These are both encoded in `parsley` as combinators within `parsley.errors.patterns`.

@:callout(info)
*The Scaladoc for this page can be found at [`parsley.errors.patterns`](@:api(parsley.errors.patterns$)).*
@:@

## *Verified Errors*
When a hand-tailored reason for a syntax error relies on some future input
being present, a *verified* error can be used to ensure these obligations are met.
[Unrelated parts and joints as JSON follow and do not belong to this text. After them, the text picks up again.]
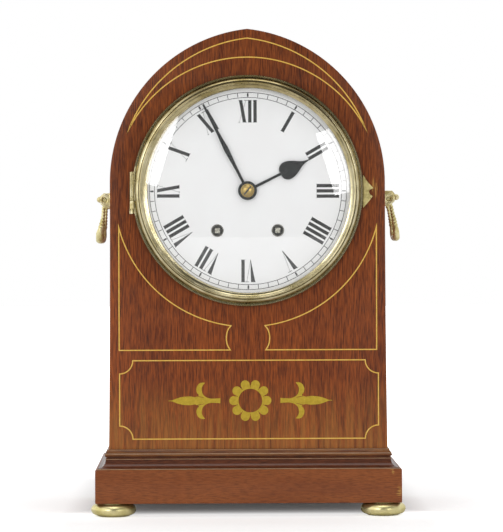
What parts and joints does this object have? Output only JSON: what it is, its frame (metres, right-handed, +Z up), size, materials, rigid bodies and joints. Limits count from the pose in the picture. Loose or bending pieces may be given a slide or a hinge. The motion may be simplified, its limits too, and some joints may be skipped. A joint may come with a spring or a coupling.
{
  "type": "bracket clock",
  "caption": "Lancet-arch wooden bracket clock with hinged glazed bezel, side bails, bun feet and a striking movement.",
  "frame": {"origin": "on the floor plane, under the middle of the clock's bounding box", "axes": "+Z up, -Y out of the dial towards the viewer, +X to the right of the dial as it is read"},
  "size_m": [0.2322, 0.1716, 0.3618],
  "materials": {
    "case_wood": "polished mahogany veneer",
    "moulding_wood": "polished mahogany, darker",
    "plinth_wood": "polished mahogany veneer, grain along",
    "inside_wood": "bare wood",
    "foot_brass": "polished brass",
    "fitting_brass": "satin brass",
    "bezel_brass": "turned brass, slightly aged",
    "movement_brass": "brushed brass",
    "steel": "bright steel",
    "blued_steel": "blued steel, nearly black",
    "iron": "black cast iron",
    "enamel": "glossy white enamel",
    "glass": "clear convex glass"
  },
  "bodies": {
    "case": {"front_board": "case_wood", "case_side_left": "case_wood", "case_side_right": "case_wood", "back_frame": "case_wood", "base_board": "inside_wood", "seat_board": "inside_wood", "base_moulding_front": "moulding_wood", "base_moulding_left": "moulding_wood", "base_moulding_right": "moulding_wood", "plinth_front": "plinth_wood", "plinth_left": "plinth_wood", "plinth_right": "plinth_wood", "plinth_back": "plinth_wood", "foot_front_left": "foot_brass", "foot_front_right": "foot_brass", "foot_back_left": "foot_brass", "foot_back_right": "foot_brass", "handle_plate_left": "fitting_brass", "handle_plate_right": "fitting_brass", "bezel_hinge_leaf": "bezel_brass", "bezel_hinge_pin": "steel", "dial": "enamel", "movement_front_plate": "movement_brass", "movement_back_plate": "movement_brass", "pendulum_cock": "movement_brass", "gong": "blued_steel", "gong_stand": "iron", "door_hinge_lower_frame_leaf": "fitting_brass", "door_hinge_upper_frame_leaf": "fitting_brass"},
    "bezel": {"bezel_ring": "bezel_brass", "bezel_glass": "glass", "glass_ring": "bezel_brass", "bezel_tab": "bezel_brass"},
    "back_door": {"back_door": "case_wood", "back_door_knob": "fitting_brass", "door_hinge_lower_door_leaf": "fitting_brass", "door_hinge_upper_door_leaf": "fitting_brass"},
    "handle_left": {"handle_bail_left": "fitting_brass"},
    "handle_right": {"handle_bail_right": "fitting_brass"},
    "minute_hand": {"minute_hand": "blued_steel", "hand_collet": "fitting_brass", "cannon_pinion": "steel"},
    "hour_hand": {"hour_hand": "blued_steel", "hour_wheel": "movement_brass"},
    "minute_wheel": {"minute_wheel": "movement_brass"},
    "centre_wheel": {"centre_wheel": "movement_brass"},
    "intermediate_wheel": {"intermediate_wheel": "movement_brass"},
    "going_barrel": {"going_barrel": "movement_brass"},
    "going_winding_arbor": {"going_winding_arbor": "steel"},
    "third_wheel": {"third_wheel": "movement_brass"},
    "escape_wheel": {"escape_wheel": "movement_brass"},
    "strike_barrel": {"strike_barrel": "movement_brass"},
    "strike_winding_arbor": {"strike_winding_arbor": "steel"},
    "strike_wheel": {"strike_wheel": "movement_brass"},
    "strike_fly": {"strike_fly": "movement_brass"},
    "pendulum": {"pendulum_rod": "steel", "pendulum_bob": "movement_brass", "rating_nut": "movement_brass"},
    "anchor": {"anchor": "steel"},
    "hammer": {"hammer": "steel"}
  },
  "joints": [
    {"name": "bezel_hinge", "type": "hinge", "parent": "case", "child": "bezel", "pos_m": [-0.0856, -0.0745, 0.241], "axis": [0, 0, -1], "range_deg": [0, 115]},
    {"name": "back_door_hinge", "type": "hinge", "parent": "case", "child": "back_door", "pos_m": [-0.0691, 0.07955, 0.1411], "axis": [0, 0, 1], "range_deg": [0, 110]},
    {"name": "handle_left_swing", "type": "hinge", "parent": "case", "child": "handle_left", "pos_m": [-0.1075, 0.0028, 0.235], "axis": [0, 1, 0], "range_deg": [0, 95]},
    {"name": "handle_right_swing", "type": "hinge", "parent": "case", "child": "handle_right", "pos_m": [0.1075, 0.0028, 0.235], "axis": [0, -1, 0], "range_deg": [0, 95]},
    {"name": "minute_hand_turn", "type": "hinge", "parent": "case", "child": "minute_hand", "pos_m": [0, -0.0722, 0.241], "axis": [0, 1, 0], "continuous": true},
    {"name": "hour_hand_turn", "type": "hinge", "parent": "case", "child": "hour_hand", "pos_m": [0, -0.0722, 0.241], "axis": [0, 1, 0], "continuous": true},
    {"name": "minute_wheel_turn", "type": "hinge", "parent": "case", "child": "minute_wheel", "pos_m": [-0.01353, -0.0722, 0.23607], "axis": [0, 1, 0], "continuous": true},
    {"name": "centre_wheel_turn", "type": "hinge", "parent": "case", "child": "centre_wheel", "pos_m": [0, -0.0722, 0.241], "axis": [0, 1, 0], "continuous": true},
    {"name": "intermediate_wheel_turn", "type": "hinge", "parent": "case", "child": "intermediate_wheel", "pos_m": [0.01636, -0.0722, 0.23478], "axis": [0, 1, 0], "continuous": true},
    {"name": "going_barrel_turn", "type": "hinge", "parent": "case", "child": "going_barrel", "pos_m": [0.0224, -0.0722, 0.2115], "axis": [0, 1, 0], "continuous": true},
    {"name": "going_winding", "type": "hinge", "parent": "case", "child": "going_winding_arbor", "pos_m": [0.0224, -0.0722, 0.2115], "axis": [0, 1, 0], "range_deg": [0, 1800]},
    {"name": "third_wheel_turn", "type": "hinge", "parent": "case", "child": "third_wheel", "pos_m": [-0.00287, -0.0722, 0.25725], "axis": [0, 1, 0], "continuous": true},
    {"name": "escape_wheel_turn", "type": "hinge", "parent": "case", "child": "escape_wheel", "pos_m": [0, -0.0722, 0.27081], "axis": [0, 1, 0], "continuous": true},
    {"name": "strike_barrel_turn", "type": "hinge", "parent": "case", "child": "strike_barrel", "pos_m": [-0.0224, -0.0722, 0.2115], "axis": [0, 1, 0], "continuous": true},
    {"name": "strike_winding", "type": "hinge", "parent": "case", "child": "strike_winding_arbor", "pos_m": [-0.0224, -0.0722, 0.2115], "axis": [0, 1, 0], "range_deg": [0, 1800]},
    {"name": "strike_wheel_turn", "type": "hinge", "parent": "case", "child": "strike_wheel", "pos_m": [-0.0245, -0.0722, 0.23546], "axis": [0, 1, 0], "continuous": true},
    {"name": "strike_fly_turn", "type": "hinge", "parent": "case", "child": "strike_fly", "pos_m": [-0.02745, -0.0722, 0.2522], "axis": [0, 1, 0], "continuous": true},
    {"name": "pendulum_swing", "type": "hinge", "parent": "case", "child": "pendulum", "pos_m": [0, -0.0722, 0.29], "axis": [0, 1, 0], "range_deg": [-3, 3]},
    {"name": "anchor_rock", "type": "hinge", "parent": "case", "child": "anchor", "pos_m": [0, -0.0722, 0.29], "axis": [0, 1, 0], "range_deg": [-3, 3]},
    {"name": "hammer_lift", "type": "hinge", "parent": "case", "child": "hammer", "pos_m": [-0.044, -0.0722, 0.221], "axis": [0, 1, 0], "range_deg": [0, 12]}
  ],
  "couplings": [
    {"joint": "hour_hand_turn", "follows": "minute_hand_turn", "ratio": 0.083333},
    {"joint": "minute_wheel_turn", "follows": "minute_hand_turn", "ratio": -0.33333},
    {"joint": "intermediate_wheel_turn", "follows": "centre_wheel_turn", "ratio": -0.16667},
    {"joint": "going_barrel_turn", "follows": "centre_wheel_turn", "ratio": 0.026042},
    {"joint": "third_wheel_turn", "follows": "centre_wheel_turn", "ratio": -10},
    {"joint": "escape_wheel_turn", "follows": "centre_wheel_turn", "ratio": 110},
    {"joint": "strike_wheel_turn", "follows": "strike_barrel_turn", "ratio": -6.4},
    {"joint": "strike_fly_turn", "follows": "strike_barrel_turn", "ratio": 48},
    {"joint": "anchor_rock", "follows": "pendulum_swing", "ratio": 1}
  ]
}
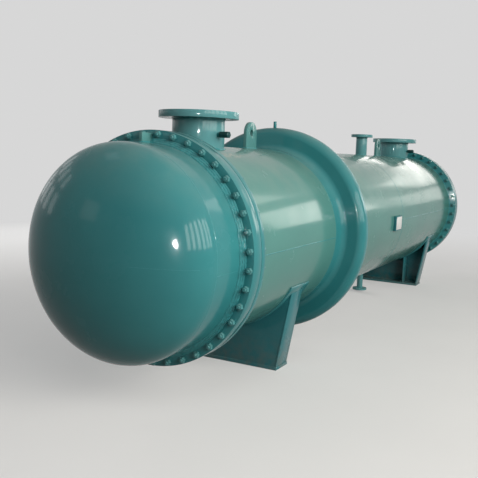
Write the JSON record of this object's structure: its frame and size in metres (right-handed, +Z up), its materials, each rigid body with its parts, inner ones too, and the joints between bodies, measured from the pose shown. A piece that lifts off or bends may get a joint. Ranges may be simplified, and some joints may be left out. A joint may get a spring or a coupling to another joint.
{
  "type": "shell and tube heat exchanger",
  "caption": "Horizontal fixed-tubesheet heat exchanger: a long cylindrical shell with bolted dished heads, an expansion joint and flanged nozzles, on two saddles.",
  "frame": {"origin": "on the floor, midway between the two heads and under the vessel's axis", "axes": "+X along the vessel from the front head, which the picture shows nearest, to the rear head; +Z up"},
  "size_m": [8.131, 1.9116, 2.094],
  "materials": {
    "vessel_paint": "glossy blue-green enamel",
    "saddle_paint": "glossy blue-green enamel, dusty near the floor",
    "plug_paint": "dark painted steel",
    "gasket": "dark sheet gasket",
    "bare_steel": "mill-finish steel",
    "nameplate": "bare plate without lettering"
  },
  "bodies": {
    "root": {"front_head": "vessel_paint", "front_head_flange": "vessel_paint", "front_gasket": "gasket", "front_tubesheet": "vessel_paint", "front_shell": "vessel_paint", "expansion_front_half": "vessel_paint", "expansion_rear_half": "vessel_paint", "expansion_vent_stub": "vessel_paint", "rear_shell_first_course": "vessel_paint", "rear_shell_second_course": "vessel_paint", "rear_tubesheet": "vessel_paint", "rear_gasket": "gasket", "rear_head_flange": "vessel_paint", "rear_head": "vessel_paint", "baffles": "bare_steel", "tie_rods": "bare_steel", "inlet_pipe": "vessel_paint", "inlet_flange": "vessel_paint", "inlet_gauge_boss": "vessel_paint", "inlet_gauge_plug": "plug_paint", "outlet_pipe": "vessel_paint", "outlet_flange": "vessel_paint", "outlet_gauge_boss": "vessel_paint", "outlet_gauge_plug": "plug_paint", "vent_pipe": "vessel_paint", "vent_flange": "vessel_paint", "drain_pipe": "vessel_paint", "drain_flange": "vessel_paint", "front_saddle_wear_plate": "vessel_paint", "front_saddle_web": "saddle_paint", "front_saddle_ribs": "saddle_paint", "front_saddle_base": "saddle_paint", "rear_saddle_wear_plate": "vessel_paint", "rear_saddle_web": "saddle_paint", "rear_saddle_ribs": "saddle_paint", "rear_saddle_base": "saddle_paint", "front_lifting_lug": "vessel_paint", "rear_lifting_lug": "vessel_paint", "front_head_lug": "vessel_paint", "rear_head_lug": "vessel_paint", "nameplate_bracket": "vessel_paint", "nameplate": "nameplate"}
  },
  "joints": []
}
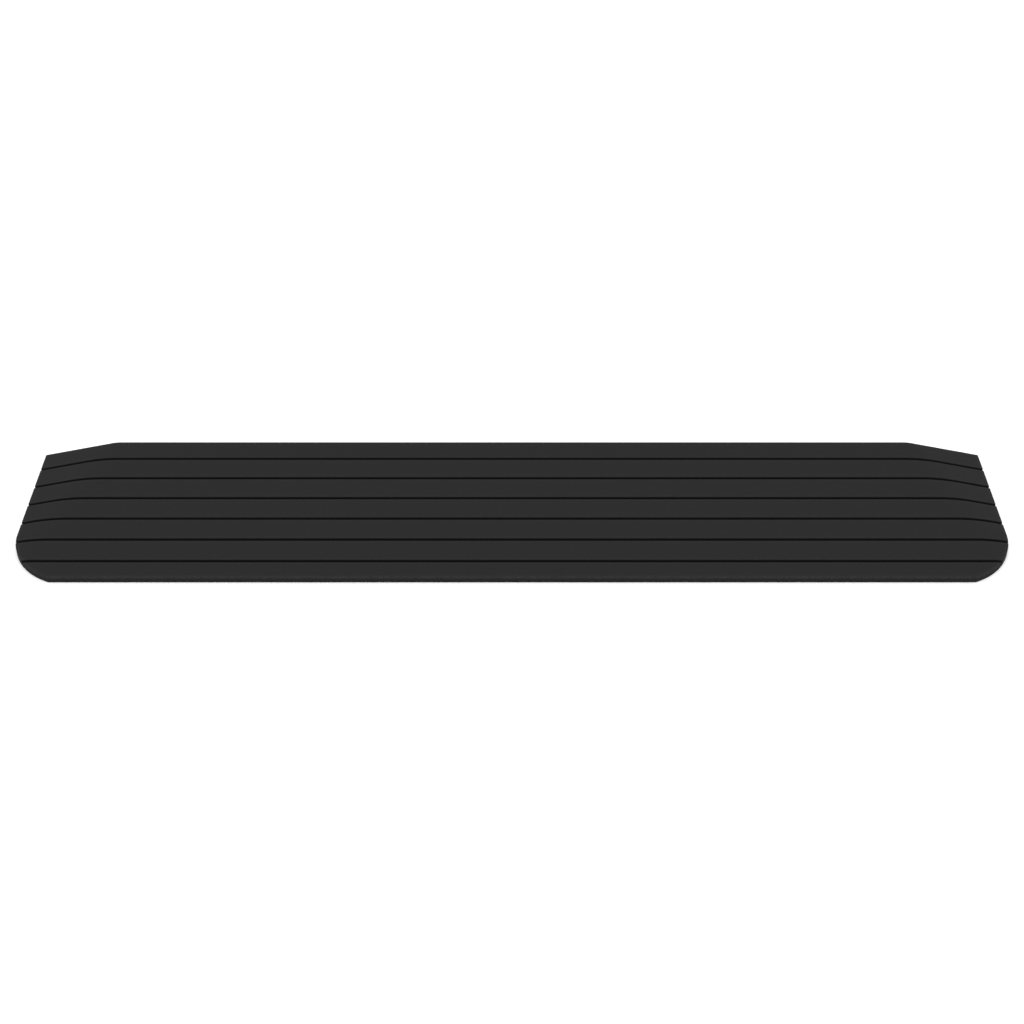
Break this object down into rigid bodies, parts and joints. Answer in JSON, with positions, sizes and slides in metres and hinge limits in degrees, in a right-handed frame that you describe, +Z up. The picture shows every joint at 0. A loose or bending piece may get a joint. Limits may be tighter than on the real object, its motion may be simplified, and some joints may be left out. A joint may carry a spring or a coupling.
{
  "type": "threshold ramp",
  "caption": "Low black rubber wedge that evens out a small step, with a grooved tread, sloping ends, rounded front corners and adhesive fixing strips underneath.",
  "frame": {"origin": "middle of the footprint on the floor, at the height of the lower faces of the release liners that the ramp stands on", "axes": "+X along the threshold, which is the ramp's length; +Y from the low front edge to the tall rear face that goes against the step; +Z up"},
  "size_m": [1.07, 0.22, 0.0253],
  "materials": {
    "moulded_rubber": "matte",
    "adhesive_tape": "satin",
    "release_paper": "satin"
  },
  "bodies": {
    "root": {"ramp_body": "moulded_rubber", "front_fixing_strip": "adhesive_tape", "rear_fixing_strip": "adhesive_tape", "left_fixing_strip": "adhesive_tape", "right_fixing_strip": "adhesive_tape", "front_release_liner": "release_paper", "rear_release_liner": "release_paper", "left_release_liner": "release_paper", "right_release_liner": "release_paper"}
  },
  "joints": []
}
These errors, called *error widgets*, will have the following properties:

* have type `Parsley[Nothing]`, ensuring that it is guaranteed to fail
* produce errors that are rooted at the start of the widget
* generate a caret as wide as the problematic input
* if the problematic parser succeeds having consumed input, the widget consumes
  input
* if the problematic parser fails, it does not consume input or influence the
  error message of the surrounding parser in any way

The "problematic parser" referred to above is what will be parsed to try and
verify that the requirements for the error messages are met.
Any widget that meets these five properties is likely already a *verified error*,
however, they can be satisfied by the combinators enabled by importing `parsley.errors.patterns.VerifiedErrors` -- this is the focus of this page.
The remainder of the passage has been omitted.